When I followed along while Proffitt canvassed in Lancaster’s West End, a dense neighborhood of townhouses and alleyways, the opportunity didn’t always present itself. Except for some stray cats and kids on bikes, it was quiet around dusk on a Saturday. Our handful of conversations with voters were mostly in line with national surveys: most were worried about affordability and none brought up LGBT issues unless asked. Still, I could see that anti-trans rhetoric had filtered through. 

Latisha Butcher, a 36-year-old home health aide, told me that, despite the dire shortage of workers in her industry, her pay and benefits were “not great.” After I asked, she told me that she had heard anti-transgender rhetoric, particularly around trans youth. “Let them live their life—whatever makes them happy,” Butcher told me.
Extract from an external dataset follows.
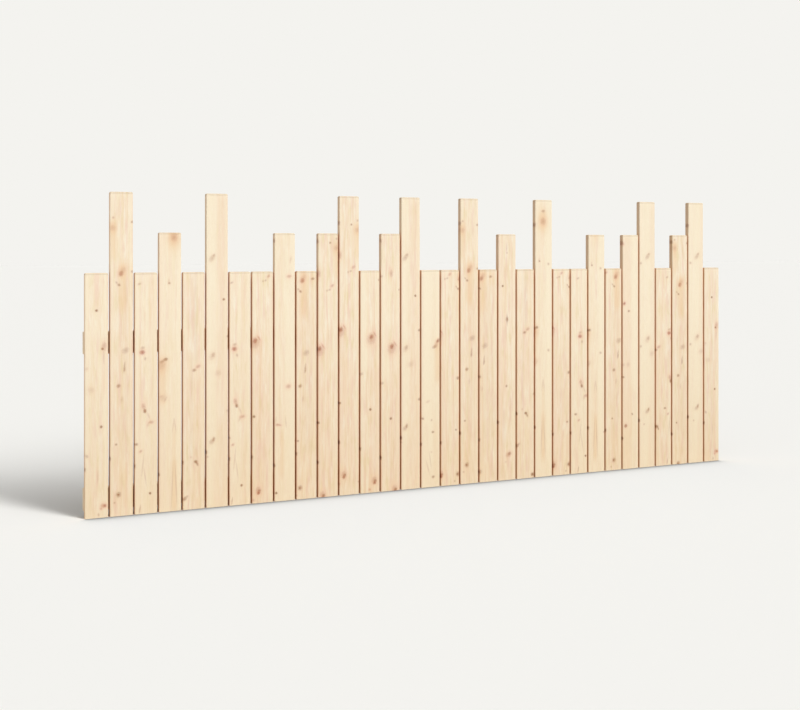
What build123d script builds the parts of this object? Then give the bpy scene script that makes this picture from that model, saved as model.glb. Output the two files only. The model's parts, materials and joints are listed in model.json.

Afterward, Proffitt went to a team dinner with the campaign, and I started on my drive home. I was struck by the enormity of the task that Proffitt had given himself: not just to win the race, but also to change the conversation around transgender rights. It meant that, day in and day out, he had to rehash a difficult and deeply personal issue, often with complete strangers. When I spoke to Proffitt on the phone a few weeks after my visit, he told me that “it’s been tough every day since” George’s death in 2019.

“But I don’t mind talking about it,” Proffitt said, “because people need to know that trans kids experience adversity at higher rates, and adding to their existing difficulties is simply inhumane and unfair.”

The family dedicated a bench to George’s memory in 2022. He was a big fan of Les Misérables, and the plaque quotes Victor Hugo: “What more could one want? A little garden to wander, and infinite space to dream.” 

After Proffitt told me about George, he seemed worried that he hadn’t painted a full picture of his son. “Is that enough to work with?” he asked.